Directions for this task
Below are several records. Retype exactly those lines running from the one with "y in spacer_places()])" through the one with "bpy.data.objects.remove(obj)", end lines included, and no others.

Excerpted records
---+---

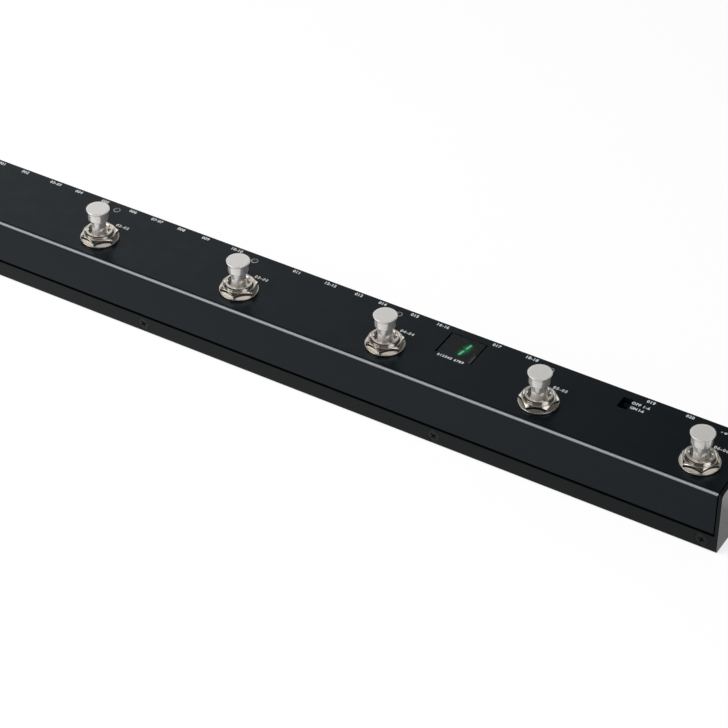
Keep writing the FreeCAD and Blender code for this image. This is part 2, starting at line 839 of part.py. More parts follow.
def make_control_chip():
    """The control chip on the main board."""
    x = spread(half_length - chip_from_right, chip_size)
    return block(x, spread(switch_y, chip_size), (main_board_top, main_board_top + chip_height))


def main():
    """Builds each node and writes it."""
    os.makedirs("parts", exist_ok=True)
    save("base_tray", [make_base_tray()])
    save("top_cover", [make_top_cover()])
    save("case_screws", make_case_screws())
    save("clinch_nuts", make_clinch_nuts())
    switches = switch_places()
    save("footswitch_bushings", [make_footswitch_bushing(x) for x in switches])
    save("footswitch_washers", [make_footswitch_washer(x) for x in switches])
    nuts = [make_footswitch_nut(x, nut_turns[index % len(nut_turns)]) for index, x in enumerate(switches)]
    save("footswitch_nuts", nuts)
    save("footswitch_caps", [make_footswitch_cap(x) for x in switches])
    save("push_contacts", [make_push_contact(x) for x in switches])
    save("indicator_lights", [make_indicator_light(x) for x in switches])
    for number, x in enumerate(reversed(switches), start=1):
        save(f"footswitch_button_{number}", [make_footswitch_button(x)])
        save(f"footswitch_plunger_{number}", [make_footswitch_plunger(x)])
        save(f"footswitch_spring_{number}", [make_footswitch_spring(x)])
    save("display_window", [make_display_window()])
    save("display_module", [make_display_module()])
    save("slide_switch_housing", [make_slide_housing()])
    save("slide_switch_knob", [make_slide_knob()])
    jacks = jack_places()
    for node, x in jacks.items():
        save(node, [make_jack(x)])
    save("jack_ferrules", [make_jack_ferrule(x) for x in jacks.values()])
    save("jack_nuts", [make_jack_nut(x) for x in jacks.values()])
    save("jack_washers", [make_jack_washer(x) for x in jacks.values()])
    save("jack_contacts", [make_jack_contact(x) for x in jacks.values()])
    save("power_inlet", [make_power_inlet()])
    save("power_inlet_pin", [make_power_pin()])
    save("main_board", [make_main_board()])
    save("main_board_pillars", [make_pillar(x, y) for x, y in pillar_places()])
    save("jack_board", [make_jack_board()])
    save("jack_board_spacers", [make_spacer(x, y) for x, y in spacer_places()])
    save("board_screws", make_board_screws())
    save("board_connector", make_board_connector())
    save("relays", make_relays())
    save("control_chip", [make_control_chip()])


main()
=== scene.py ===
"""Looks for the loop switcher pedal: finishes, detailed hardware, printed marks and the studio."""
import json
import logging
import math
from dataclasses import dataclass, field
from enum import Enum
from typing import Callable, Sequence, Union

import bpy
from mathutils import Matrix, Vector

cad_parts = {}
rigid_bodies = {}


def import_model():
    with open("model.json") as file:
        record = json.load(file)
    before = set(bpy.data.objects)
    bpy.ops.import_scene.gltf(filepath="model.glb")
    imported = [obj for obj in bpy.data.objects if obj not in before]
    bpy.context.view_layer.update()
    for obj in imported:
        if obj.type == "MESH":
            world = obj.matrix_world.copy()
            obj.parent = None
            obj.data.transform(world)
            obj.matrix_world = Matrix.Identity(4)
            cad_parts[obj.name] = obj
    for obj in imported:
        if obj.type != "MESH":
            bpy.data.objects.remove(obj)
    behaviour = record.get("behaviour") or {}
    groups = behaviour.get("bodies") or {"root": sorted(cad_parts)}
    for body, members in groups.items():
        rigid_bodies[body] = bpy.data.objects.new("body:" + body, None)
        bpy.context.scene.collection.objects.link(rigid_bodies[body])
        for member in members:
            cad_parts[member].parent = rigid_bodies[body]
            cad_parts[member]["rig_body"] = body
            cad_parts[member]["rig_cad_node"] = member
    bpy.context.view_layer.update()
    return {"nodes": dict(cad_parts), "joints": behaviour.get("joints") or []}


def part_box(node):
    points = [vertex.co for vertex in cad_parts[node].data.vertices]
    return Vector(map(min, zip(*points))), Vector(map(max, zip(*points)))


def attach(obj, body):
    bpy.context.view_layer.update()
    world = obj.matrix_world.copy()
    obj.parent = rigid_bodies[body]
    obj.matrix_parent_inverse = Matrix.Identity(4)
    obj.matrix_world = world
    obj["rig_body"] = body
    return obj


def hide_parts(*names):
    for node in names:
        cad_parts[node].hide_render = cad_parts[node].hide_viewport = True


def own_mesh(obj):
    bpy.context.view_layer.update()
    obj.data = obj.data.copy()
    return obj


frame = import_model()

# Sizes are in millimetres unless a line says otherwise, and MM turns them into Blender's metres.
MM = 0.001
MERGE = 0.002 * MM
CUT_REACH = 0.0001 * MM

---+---

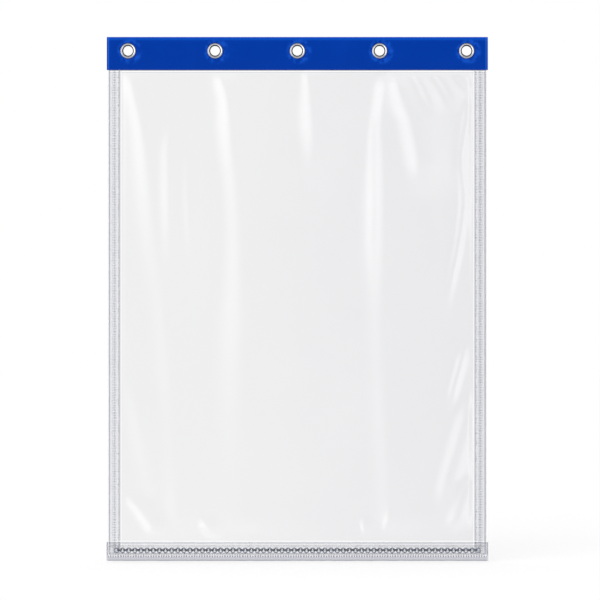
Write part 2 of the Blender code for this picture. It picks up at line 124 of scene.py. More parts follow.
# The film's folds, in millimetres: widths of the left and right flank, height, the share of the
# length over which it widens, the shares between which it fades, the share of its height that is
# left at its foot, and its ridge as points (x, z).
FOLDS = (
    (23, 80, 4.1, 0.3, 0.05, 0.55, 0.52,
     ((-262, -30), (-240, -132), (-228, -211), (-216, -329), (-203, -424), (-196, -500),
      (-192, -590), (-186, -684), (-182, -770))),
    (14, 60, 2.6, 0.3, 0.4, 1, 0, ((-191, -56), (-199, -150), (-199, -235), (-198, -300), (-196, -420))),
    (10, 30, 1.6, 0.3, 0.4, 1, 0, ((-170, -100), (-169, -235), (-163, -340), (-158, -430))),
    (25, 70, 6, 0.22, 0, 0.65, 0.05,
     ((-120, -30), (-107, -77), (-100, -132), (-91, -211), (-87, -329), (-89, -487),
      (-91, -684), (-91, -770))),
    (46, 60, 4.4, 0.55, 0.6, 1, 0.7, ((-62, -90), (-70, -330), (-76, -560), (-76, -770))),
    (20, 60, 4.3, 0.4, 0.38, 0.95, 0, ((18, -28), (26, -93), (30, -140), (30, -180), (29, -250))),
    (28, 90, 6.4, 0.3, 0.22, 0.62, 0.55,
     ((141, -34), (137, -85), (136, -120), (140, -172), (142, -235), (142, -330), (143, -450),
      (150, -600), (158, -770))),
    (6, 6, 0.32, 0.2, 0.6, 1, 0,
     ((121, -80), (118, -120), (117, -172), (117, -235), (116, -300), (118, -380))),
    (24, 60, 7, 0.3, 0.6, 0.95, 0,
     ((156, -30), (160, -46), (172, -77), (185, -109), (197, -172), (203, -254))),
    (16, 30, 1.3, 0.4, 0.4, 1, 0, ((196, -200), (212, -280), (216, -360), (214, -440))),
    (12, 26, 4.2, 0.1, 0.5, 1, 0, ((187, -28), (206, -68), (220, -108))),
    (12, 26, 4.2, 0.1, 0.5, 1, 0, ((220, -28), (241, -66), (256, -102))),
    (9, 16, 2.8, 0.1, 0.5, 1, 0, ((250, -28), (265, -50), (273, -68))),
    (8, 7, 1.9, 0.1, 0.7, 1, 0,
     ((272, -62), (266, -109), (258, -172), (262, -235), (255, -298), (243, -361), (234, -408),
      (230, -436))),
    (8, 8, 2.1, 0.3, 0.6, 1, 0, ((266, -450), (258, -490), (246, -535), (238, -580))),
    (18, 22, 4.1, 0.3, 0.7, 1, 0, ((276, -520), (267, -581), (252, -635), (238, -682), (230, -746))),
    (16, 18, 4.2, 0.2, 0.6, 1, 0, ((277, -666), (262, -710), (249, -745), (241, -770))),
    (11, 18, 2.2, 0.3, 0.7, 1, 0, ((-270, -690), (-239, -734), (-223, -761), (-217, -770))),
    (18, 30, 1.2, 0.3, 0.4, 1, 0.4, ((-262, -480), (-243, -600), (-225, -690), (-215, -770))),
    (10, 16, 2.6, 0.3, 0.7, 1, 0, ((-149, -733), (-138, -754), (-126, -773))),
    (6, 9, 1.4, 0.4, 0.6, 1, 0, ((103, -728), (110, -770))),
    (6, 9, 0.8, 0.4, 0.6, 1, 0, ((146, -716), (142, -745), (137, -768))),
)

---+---

Complete response
    save("jack_board_spacers", [make_spacer(x, y) for x, y in spacer_places()])
    save("board_screws", make_board_screws())
    save("board_connector", make_board_connector())
    save("relays", make_relays())
    save("control_chip", [make_control_chip()])


main()
=== scene.py ===
"""Looks for the loop switcher pedal: finishes, detailed hardware, printed marks and the studio."""
import json
import logging
import math
from dataclasses import dataclass, field
from enum import Enum
from typing import Callable, Sequence, Union

import bpy
from mathutils import Matrix, Vector

cad_parts = {}
rigid_bodies = {}


def import_model():
    with open("model.json") as file:
        record = json.load(file)
    before = set(bpy.data.objects)
    bpy.ops.import_scene.gltf(filepath="model.glb")
    imported = [obj for obj in bpy.data.objects if obj not in before]
    bpy.context.view_layer.update()
    for obj in imported:
        if obj.type == "MESH":
            world = obj.matrix_world.copy()
            obj.parent = None
            obj.data.transform(world)
            obj.matrix_world = Matrix.Identity(4)
            cad_parts[obj.name] = obj
    for obj in imported:
        if obj.type != "MESH":
            bpy.data.objects.remove(obj)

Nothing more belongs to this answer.